MANUEL:  As an investor, do good or bad cybersecurity practices make a difference in how you allocate investment?

SONG HWEE:  I think that investors have a role in driving cybersecurity change, and this is quite similar to ESG initiatives. ESG is one of the many areas that we analyse in deciding whether or not we should invest in a company. And cybersecurity risk assessment is another. In several instances, we found that companies we wanted to invest in were vulnerable to cyber threats. Before we decided to invest, we highlighted to the management their cybersecurity issues and proposed how they could address them. In all cases, they have welcomed our suggestions and have acted on them.

And now, with the creation of ISTARI, we have many more capabilities, as an investor, to help companies become more resilient and protect their business value.

 

MANUEL:  What is the role of the CEO in improving cybersecurity?

SONG HWEE:  Even though this feels like a new challenge, it is not unique to cybersecurity. Decades ago, many companies in industries such as aviation, mining, or petroleum suffered from safety issues, but that’s no longer the case. Why? Because safety is very high up on the agenda of the CEO and the board. They have recognised that safety issues in operations can bring down your company. For example, decades ago, I used to be in an oil field. I wasn’t an engineer working in the field but I had to keep my safety passport up-to-date. I had to attend safety classes. I had been taught that when I walk down the stairs, I must hold the handrail. People got really, really good at safety. Not only operationally, but also in terms of their mindset and culture.

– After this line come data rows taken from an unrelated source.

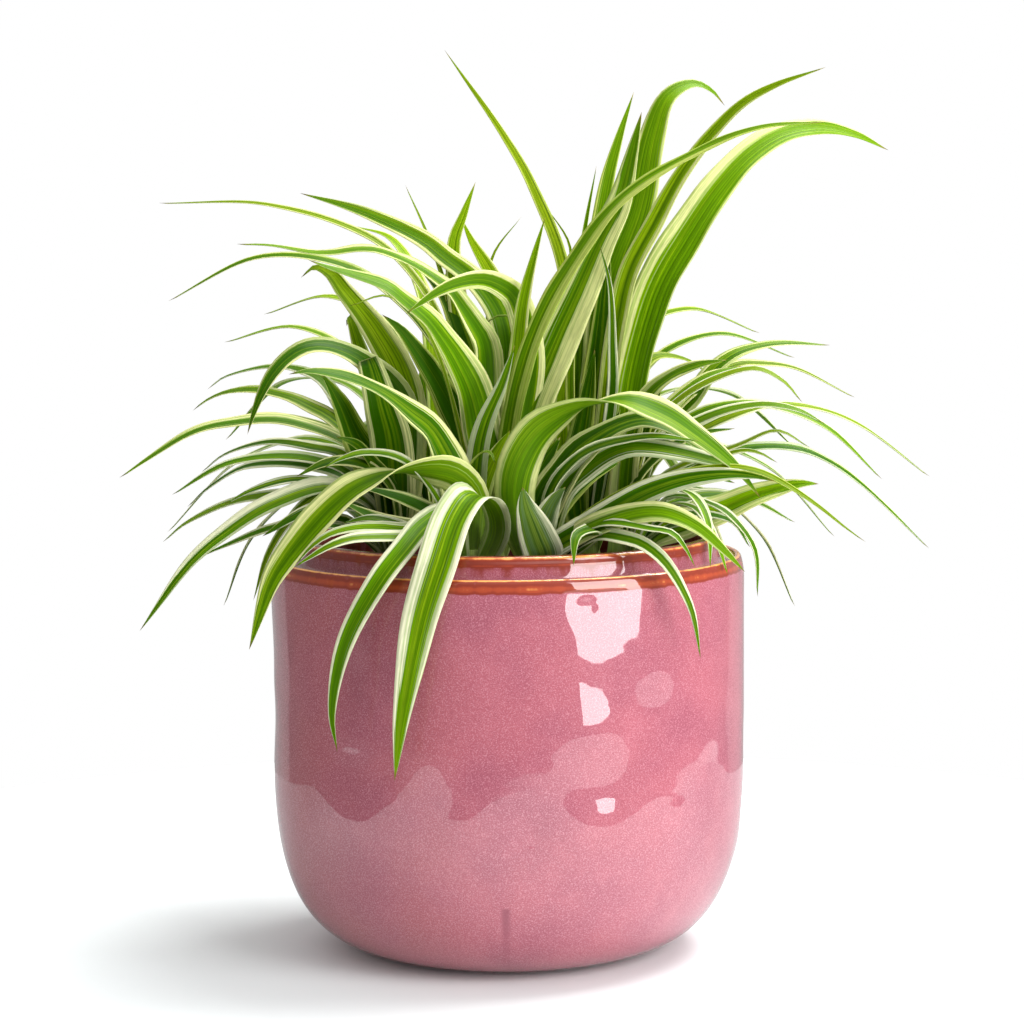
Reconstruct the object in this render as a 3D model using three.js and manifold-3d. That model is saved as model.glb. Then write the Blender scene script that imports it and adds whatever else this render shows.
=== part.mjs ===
// A spider plant in a glazed stoneware pot: eight rosettes of arching, channelled
// leaves stand in potting soil, and the pot is a round-bottomed cylinder with a
// stepped rim and a short collar.
//
// Millimetres, +Z up. The origin is the centre of the pot's flat underside, +X is to
// the right and -Y is the front.
import * as THREE from "three";
import { mergeVertices } from "three/addons/utils/BufferGeometryUtils.js";
import Module from "manifold-3d";

const wasm = await Module();
wasm.setup();

// The pot.
const POT_RADIUS = 95.3;
const FOOT_RADIUS = 37;
const ROUNDING_HEIGHT = 90;
const ROUNDING_POWER = 2 / 3;
const ROUNDING_STEPS = 7;
const RIM_EDGE_RADIUS = 93;
const RIM_EDGE_HEIGHT = 158.5;
const SHOULDER_DROP = 10;
const LEDGE_DIP = 2;
const COLLAR_RADIUS = 85.5;
const COLLAR_TOP = 166.3;
const LIP_THICKNESS = 6;
const LIP_ROUND = 1.6;
const EDGE_ROUND = 0.7;
const WALL = 8;
const FLOOR_THICKNESS = 9;
const POT_SIDES = 40;
const GLAZE_COLOR = 0xa85f74;
const GLAZE_ROUGHNESS = 0.15;

// The soil and the crowns that stand in it.
const GAP = 0.3;
const SOIL_TOP = 142;
const SOIL_RIPPLE = 1.2;
const SOIL_RINGS = 4;
const SOIL_WAVES = { x: 0.21, y: 0.17 };
const SOIL_COLOR = 0x3a2a1e;
const SOIL_ROUGHNESS = 1;
const CROWN_RADIUS = 8;
const CROWN_TIP_RADIUS = 5;
const CROWN_HEIGHT = 22;
const CROWN_DEPTH = 14;
const CROWN_SIDES = 10;

// The leaves.
const ROOT_HEIGHT = 14;
const ROOT_SPREAD = 7;
const BLADE_THICKNESS = 1.2;
const CHANNEL = 0.25;
const BASE_SHARE = 0.45;
const WIDEST_AT = 0.35;
const TIP_TAPER = 2.2;
const TWIST_START = 0.15;
const TWIST_END = 0.75;
const SEGMENT_LENGTH = 23;
const FEWEST_SEGMENTS = 5;
const LEAF_COLOR = 0x5f9a2c;
const LEAF_ROUGHNESS = 0.5;

// Leaves are laid out on a front elevation: x and z are where a point of the midrib
// appears on the plane through the pot's axis, seen from this eye, and depth is how
// far behind that plane (or, negative, in front of it) the point really lies.
const EYE = new THREE.Vector3(2.4, -1200, 290);
const TO_EYE = new THREE.Vector3(0, -1, 0);

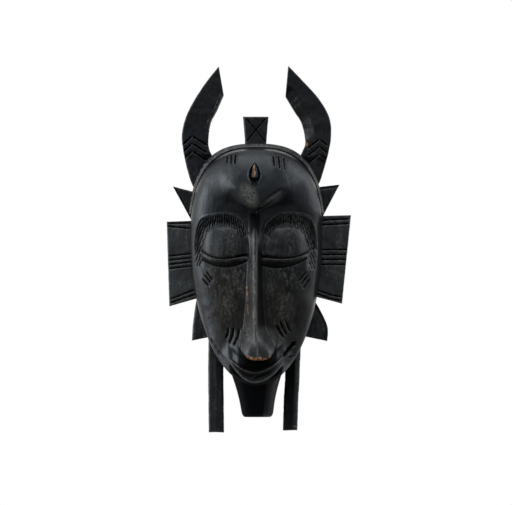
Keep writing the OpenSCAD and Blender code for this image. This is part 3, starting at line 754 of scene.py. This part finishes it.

I believe that the same type of evolution will take place in the cybersecurity space. To drive that culture and mindset in cybersecurity, CEOs must empower their cybersecurity team and make them a respected part of the organisation.

Unfortunately, sometimes you need a disaster to change culture and mindsets. The question is, are people learning from what we see in the news, or are they waiting for disaster to befall them?